IOW much the same reasons why you don't see even high end socket 2011 X79 mobos with 16+ DIMM slots, and its waaaaaaaaaay easier and cheaper to do it with DDR3 vs DDR4 too.

We haven't seen fully buffered dimms since DDR2 with the 5000 and 5400 series chipset memory controllers using them. Since then, Intel has just used registered dimms which doesn't add near that cost that fully buffered dimms did.

You don't see any more then 8 dimm slots on X79 for the same reason you don't see more then 8 dimm slots on single socket C600 series chipsets, you need 2 processors to support 16 dimms, 8 on each processor.
 
To do more than 1 DDR4 DIMM per channel you still need the buffer chip though which is the whole point. Which you seem to agree isn't going to happen either so I'm not sure what you're disagreeing with?
 
How DDR4 can do more than one DIMM per channel, if going by the PC Watch article linked a few pages ago, is to use a bridge or switching chip.

You could technically do 4 DIMMs per channel at 4 channels max, so that'll be 16 DIMMs total. Unfortunately, I don't think that'll come to consumer boards or even enthusiast boards. It will likely remain on server boards only.

But, the thought of having 16x 16GB DDR4 DIMMs (256GB total) or 16x 32GB DDR4 DIMMs (512GB total) is sweet overkill for an enthusiast board. Hahaha
 
To do more than 1 DDR4 DIMM per channel you still need the buffer chip though which is the whole point. Which you seem to agree isn't going to happen either so I'm not sure what you're disagreeing with?

The stuff I've seen thus far has a switch on the board for each channel, but I guess that's what you mean by the buffer chip.
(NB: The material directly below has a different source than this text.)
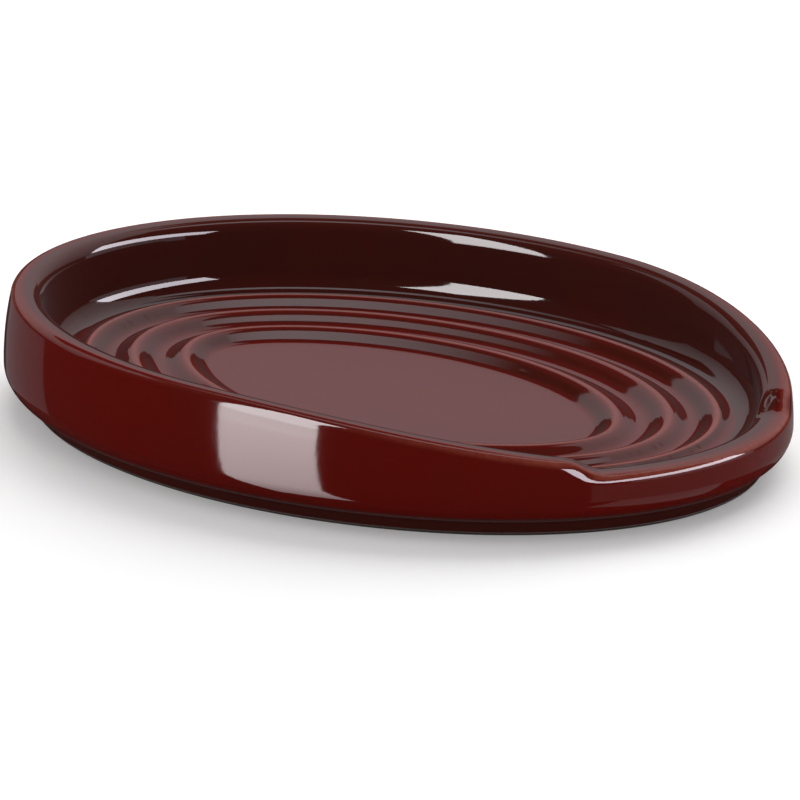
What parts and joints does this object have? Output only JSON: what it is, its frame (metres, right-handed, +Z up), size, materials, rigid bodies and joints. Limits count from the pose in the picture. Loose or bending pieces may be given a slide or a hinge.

I was thinking you meant on the memory itself.

There doesn't appear to be a reason why the board manufacturers couldn't implement it themselves, since it's independent of the memory controller, but you're right, that doesn't mean they will as it'll add cost.
 
It is on the actual chip itself and the CPU and mobo have to support it as well.

Old info. but still fairly informative about LRDIMMs and FBDIMMs:
http://www.simmtester.com/page/news/showpubnews.asp?num=167

We'll have to see if it requires lrdimms, what we do know is it will require a switch for each channel.